How to implement preventive measures to avoid disasters

 

Society over the years has ignored the heart-breaking effects of countless preventable disasters that had taken precious lives that perhaps had dreams of contributing to the wellbeing of their families and the country.

It was common knowledge that their demise caused their families trauma.

Ghanaians over a decade now have clothed themselves in attitude of much talk than acting on their discourse. We promise a lot of doing this and that to prevent a certain predicament to make life better yet follow the opposite.

Yaw Osafo Maafo

Disasters around the country over the years have seen hundreds of valued lives lost with promises of “we would do this and that to prevent it next time,” nevertheless, we go to sleep, dream and forget about it the next day.

The June 3, 2015 disaster would forever remain indelible in the minds of Ghanaians, especially those who have lost loved ones and properties.

With a night that started with heavy rain, which was a sign of blessing to Ghanaians and an answer to nurture seeds sowed on farmlands, it was least expected to end up as it did while innocent lives moves to and fro about their duties.

Per a rain that lasted many hours and deep into the night, many passengers who ply the local Trotro and apiece the circumstances could not afford a taxi, found shelter under a Goil filling station, at Kwame Nkrumah Circle, for at least until the rain ceases, so they can journey back home or to work.

However, their hopes and ambitions could not survive as the rain turned into floods mixed with storms that triggered a lit used cigar that fired the leaked fuel on top of the floods.

Witnesses said there were hopeless wailings and groaning and a fruitless attempt by victims for survival. But they died excruciatingly!

More than 150 lives were lost, with others injured including five houses together and the Goil Filling Station. The cost of the damaged was valued at GHȼ1,658,847.00.

Relief items worth thousands of cedis were donated by government and good Samaritan individuals to appease the trauma and property lost to the floods.

A five-member committee was established to investigate the cause of the disaster and make appropriate recommendations.

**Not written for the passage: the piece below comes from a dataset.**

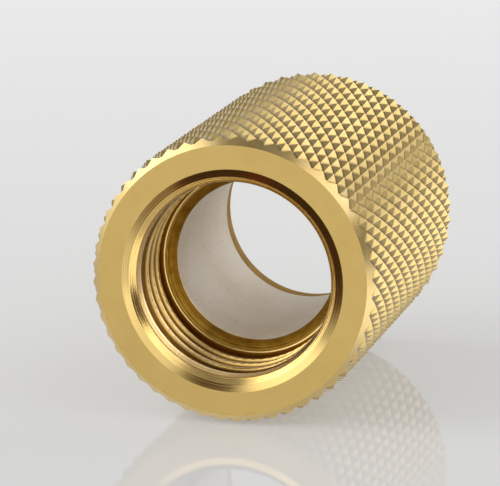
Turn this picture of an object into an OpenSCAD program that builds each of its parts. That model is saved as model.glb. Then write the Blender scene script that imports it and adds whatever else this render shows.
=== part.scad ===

The investigation disclosed that a lit cigarette from one Seth Kwesi Ofosi ignited the fire.

The leakage from the fuel filling station and floods at the Kwame Nkrumah Circle were found to be the remote causes of the disaster.

The committee recommended among others a comprehensive dredging of the Odaw drain, as well as a ban on the use of plastics as carrier bags, a standardised training, certification and licensing of filling station attendants.

It also suggested the creation of sanitation police, compulsory fitting of all commercial vehicles with refuse baskets or bins and equipping of disaster managers with the requisite tools to effectively handle disasters.

Nonetheless almost two years after these recommendations, the authorities are yet to implement its promises of “we would do it”! Plastics as carrier bags still chocks our tax-paid constructed gutters and producers of it are still very much in business.

The only step taken by the then Accra Metropolitan Chief Executive Boss, Alfred Okoe Vanderpuye, was to demolish the Sodom and Gomorrah slum believed to have contributed to the filth that choked major gutter around the disaster venue.

On December 22 last year, a gas explosion at the Louis Gas Station, behind the Ghana International Trade Fair Centre in La-Accra, caused more than nine deaths together with 42 injured.

An investigation, according to reports indicated that the inferno was triggered by ‘irresponsible human error’ of the operators of the gas tanker.